Source excerpt:
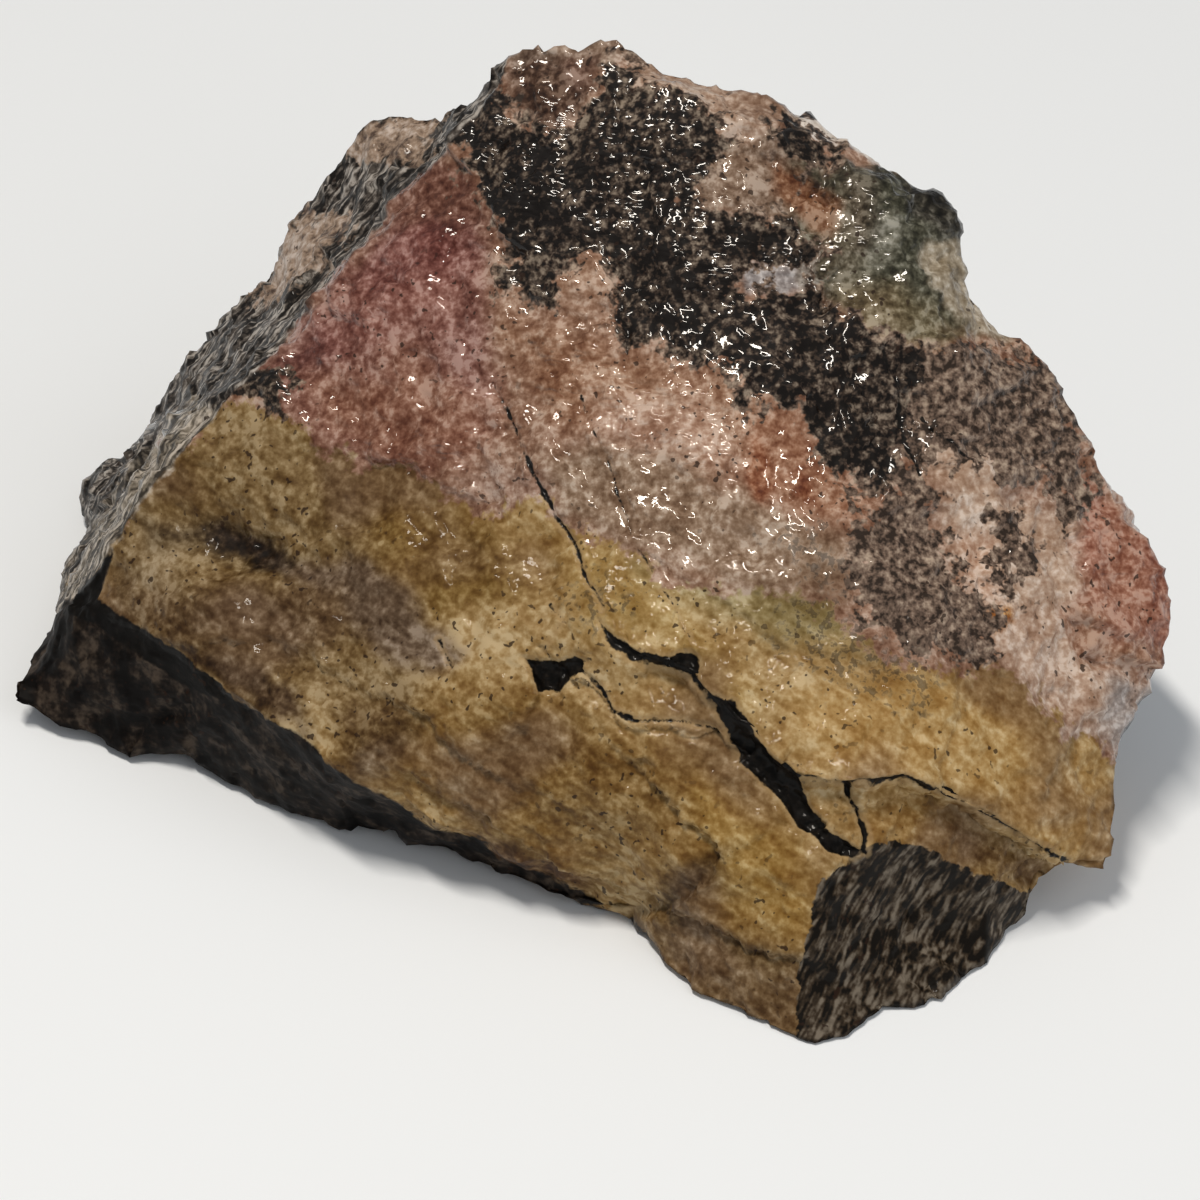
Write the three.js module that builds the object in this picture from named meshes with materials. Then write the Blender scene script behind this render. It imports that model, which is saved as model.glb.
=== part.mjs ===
// A rough block of rhodonite, broken from a vein: one stone, lying on its flat side.
// Millimetres, +Z up. The origin is under the middle of the stone, on the table.

import * as THREE from 'three';
import { ImprovedNoise } from 'three/addons/math/ImprovedNoise.js';

// Driving dimensions. The visible side is described as it is seen by an eye that looks
// along +Y and down: every point has a distance across and up in the picture plane,
// and a depth, out towards the eye. The picture plane stands TABLE_DROP above the table.
const EYE_ELEVATION = THREE.MathUtils.degToRad(40);
const EYE_DISTANCE = 600;
const TABLE_DROP = 33.9;

// The middle of the stone's length and depth, seen from the point that the eye looks at.
const STONE_MIDDLE = [-1.3, 17];

// The longest edge that a triangle may have, on the side that shows and on the hidden one.
const SEEN_EDGE = 3.2;
const HIDDEN_EDGE = 6;

// The step at the black seam: how far the upper slab stands out over the lower one.
const SLAB_STEP = 2.6;

// How far the hidden side stands off a tip that only the silhouette's own corners make.
const TIP_BODY = 1.6;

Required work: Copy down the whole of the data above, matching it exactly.

Written answer:
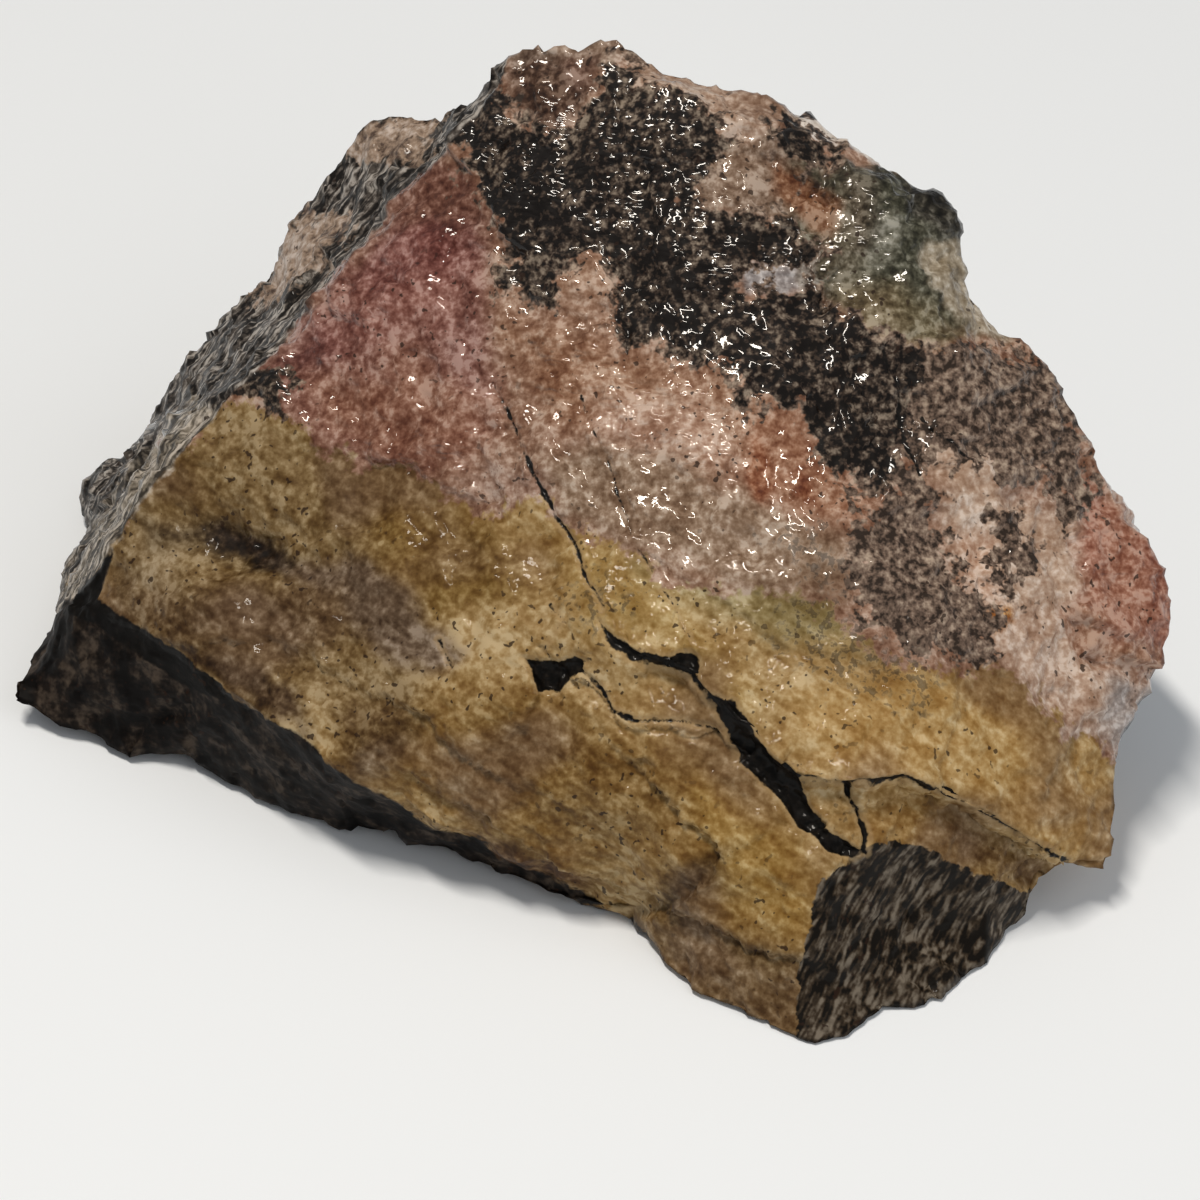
Write the three.js module that builds the object in this picture from named meshes with materials. Then write the Blender scene script behind this render. It imports that model, which is saved as model.glb.
=== part.mjs ===
// A rough block of rhodonite, broken from a vein: one stone, lying on its flat side.
// Millimetres, +Z up. The origin is under the middle of the stone, on the table.

import * as THREE from 'three';
import { ImprovedNoise } from 'three/addons/math/ImprovedNoise.js';

// Driving dimensions. The visible side is described as it is seen by an eye that looks
// along +Y and down: every point has a distance across and up in the picture plane,
// and a depth, out towards the eye. The picture plane stands TABLE_DROP above the table.
const EYE_ELEVATION = THREE.MathUtils.degToRad(40);
const EYE_DISTANCE = 600;
const TABLE_DROP = 33.9;

// The middle of the stone's length and depth, seen from the point that the eye looks at.
const STONE_MIDDLE = [-1.3, 17];

// The longest edge that a triangle may have, on the side that shows and on the hidden one.
const SEEN_EDGE = 3.2;
const HIDDEN_EDGE = 6;

// The step at the black seam: how far the upper slab stands out over the lower one.
const SLAB_STEP = 2.6;

// How far the hidden side stands off a tip that only the silhouette's own corners make.
const TIP_BODY = 1.6;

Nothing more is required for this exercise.